La ficción se ha inflamado durante décadas a través de todo tipo de plataformas, y no con pocas razones, conformando una amalgama de perfiles psicológicos (a veces, clichés) que pueblan los vacíos creados por el enigma en torno a los hechos acaecidos poco después de enviudar. En algunas ocasiones se le ha otorgado el rol de la femme fatale frívola al servicio del mal encarnado en un interés propio cuya motivación no queda del todo clara, papel que convierte a Ana de Mendoza de la Cerda en una marioneta del morbo. En otras, se le da el papel de víctima absoluta y beata que solo busca el bien para sus hijos y que se asemeja más a un modelo ideal de madre liberada del siglo XXI que de viuda del XVI.
Esta es la primera vez que se lleva la vida de la princesa de Éboli a las viñetas y, aunque éramos conscientes del reto, no quisimos quedarnos atrapadas en una mera exposición de datos biográficos, porque nuestra intención era darle vida al personaje, captar algo de su esencia. Tampoco pretendemos ser las trovadoras de la verdadera efigie de Ana porque sabemos que eso es imposible. En el guion he intentado tener un aproximamiento narrativo que se aleje de las caricaturas y, con la biografía escrita por Helen H. Reed y Trevor J. Dadson como libro de cabecera y otros libros y textos que se especifican en el apéndice bibliográfico, he intentado ceñirme a los hechos que constan sin dejarme encorsetar tampoco por los espacios que solo puede cuajar la imaginación. Esto es ficción histórica y al final se trata de ofrecer interpretaciones dramáticas plausibles dadas las circunstancias en las que vivió el personaje del que se habla.
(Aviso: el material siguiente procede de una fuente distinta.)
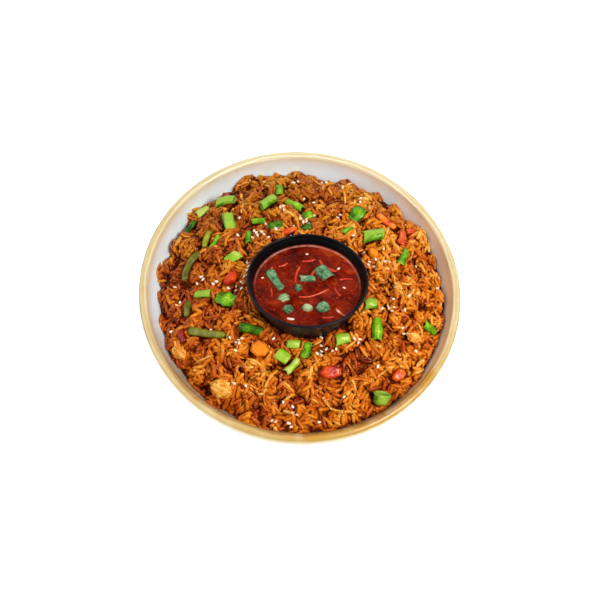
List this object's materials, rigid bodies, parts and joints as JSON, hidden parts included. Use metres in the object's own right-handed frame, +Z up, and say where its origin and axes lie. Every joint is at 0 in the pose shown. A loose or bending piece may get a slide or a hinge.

A veces he tenido la sensación de que la trama política podía condicionar y envenenar el resto de las áreas y, pese a que no se le puede quitar importancia, puesto que determinó el resto de sus días y supuso un escándalo en la Corte, decidí no centrarme solo en la pregunta «¿fue culpable o víctima?», sino en «¿quién era Ana?».
Debido a una cuestión de espacio y a la decisión de ser fiel a esa pregunta, decidí situar el grueso de la trama en la época en la que la princesa pierde a su marido, Ruy Gómez de Silva, favorito del rey, y no le queda más remedio que reconstruirse. Y, aunque haya pistas en esta historia de quién pudo haber sido Ana cuando vivió con sus padres y quién cuando vivió con Ruy, el relato plantea a una mujer que, por un revés del destino, tiene que definirse a sí misma para utilizar las herramientas de las que dispone a fin de no caer en desgracia frente a sus enemigos y conseguir prosperidad para sí misma y los suyos. Para ello, me he intentado alejar de la imagen de la femme fatale, de la beata o de la mujer adelantada a su tiempo porque es algo que ya se ha hecho con mayor o menor acierto. He querido hablar de una mujer excepcional de su tiempo, con sus luces y sus sombras, tal y como la documentación que ha caído en mis manos y mi propia imaginación me la han hecho sentir y entrever.
Para esta tarea no habría podido encontrar a mejor compañera que Noelia, que ha depositado todo su arte y corazón en esta historia, sacando a la luz con su trazo lo que las letras no podrían haber alumbrado por sí mismas. Le estaré eternamente agradecida por convertir el carácter en belleza, por no tener miedo a mostrar la sensualidad en consonancia con la inteligencia, por dibujar a Ana con tanto cariño, valentía y sentimiento, sin conformarse con copiar su retrato, dándole así una entidad genuina.
Gracias también a la historiadora Sara López López por su inestimable ayuda con la documentación.
Con todo esto esperamos ofrecer una versión más en este collage de siglos de fascinación sobre cómo pudo haber sido Ana de Mendoza de la Cerda, conocida popularmente como la princesa de Éboli e impopularmente como la tuerta de Pastrana. Y, ante todo, esperamos que el lector pase al menos un buen rato. Para bien o para mal, aunque confiamos en que sobre todo para bien, esto es simplemente un cómic.